Dalam konferensi pers ini, sebanyak tujuh poin menjadi pandangan FJL dalam memantau dan mengungkap kejahatan yang terjadi terhadap lingkungan dan satwa liar.

Pertama, tahun 2020-2021, aparat hukum di Aceh menangani 19 perkara kasus perburuan dan perdagangan satwa. Namun mafia perdagangan saat ini masih belum tersentuh hukum.

Kedua, FJL menilai aparat hukum masih belum memiliki semangat yang sama dalam penanganan isu perdagangan dan perburuan satwa liar.

Ketiga, ditemukan putusan antara kasus tidak sama, meskipun secara materi barang bukti lebih banyak. Seperti kasus perdagangan 71 paruh rangkong, 28 sisik tringgiling, serta kulit dan tulang harimau dengan pelaku DA (petani) yang kemudian divonis 1 tahun 3 bulan. Sementara penampung akhir masih belum ditemukan.

Keempat, ditinjau dari besaran vonis, putusam paling tinggi 3,6 tahun penjara dalam kasus pembunuhan Gajah di Aceh Timur. Sementara pembunuhan gajah di Pidie hanya dihukum 6 bulan penjara.

Kelima, rata-rata vonis dibawah tuntutan jaksa. Sedangkan jenis satwa lindung yang kerap diburu dan diperdagangkan diantaranya gajah, orang utan, harimau, siamang, beruang madu, rangkong dan tringgiling.

Keenam, eksekusi barang bukti juga masih perlu dipantau, baik dilepasliarkan ataupun dimusnahkan.

“Ketujuh, FJL berharap media memberikan ruang yang besar untuk pemberitaan konservasi,” jelas Zul.

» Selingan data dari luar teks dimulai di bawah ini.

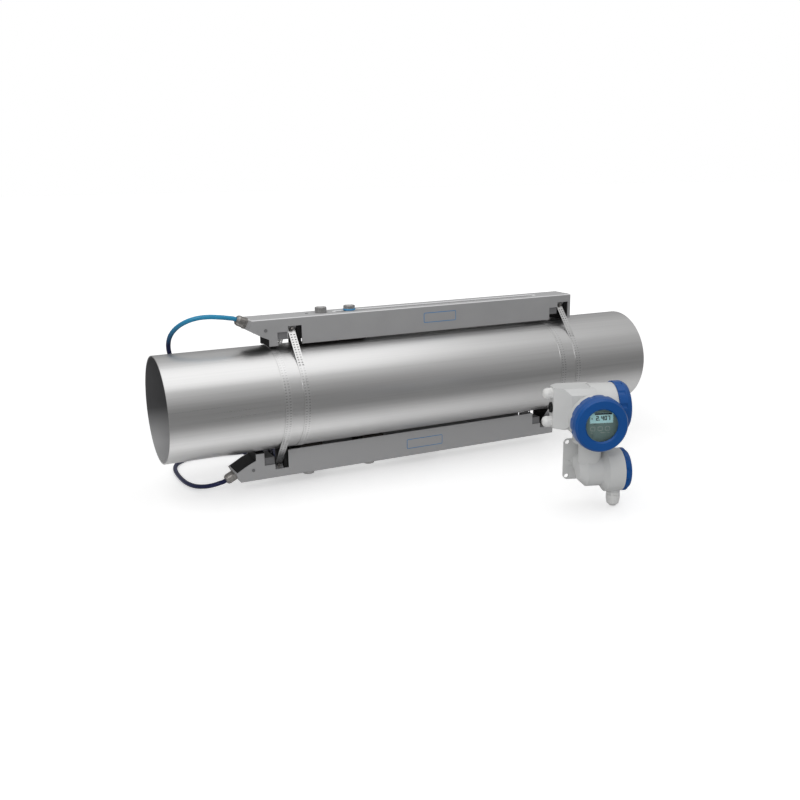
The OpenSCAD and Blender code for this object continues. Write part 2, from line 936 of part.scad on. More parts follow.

Seperti diketahui, FJL merupakan forum Jurnalis yang rutin memberitakan tentang lingkungan di Aceh. Sejak berdirinya forum ini, FJL memfokuskan pada empat bidang, pertama isu kelautan dan perikanan, isu perkotaan, isu kawasan satwa dan lingkungan.

“Namun beberapa tahun terakhir, FJL fokus pada isu kawasan satwa dan lingkungan, tetapi untuk isu kelautan dan isu perkotaan kurang disentuh, namun juga akan dilakukan pada tahun 2022 ini,” tambah Zul.

Sementara itu, Ilham staf komunikasi lingkungan alam dan satwa Aceh dari HAKA (Hutan Alam dan Lingkungan Aceh),  juga memberikan paparan. 

Menurut Ilham, ada beberapa hal yang mengganggu satwa liar sehingga berdampak dan berakibat terhadap masyarakat di Aceh, yakni adanya perburuan, ekspansi kelapa sawit dan penambahan illegal logging.

Yayasan HAKA, kata Ilham sangat mendukung dan terus melakukan kampanye agar kawasan Leuser dapat perhatian maksimal.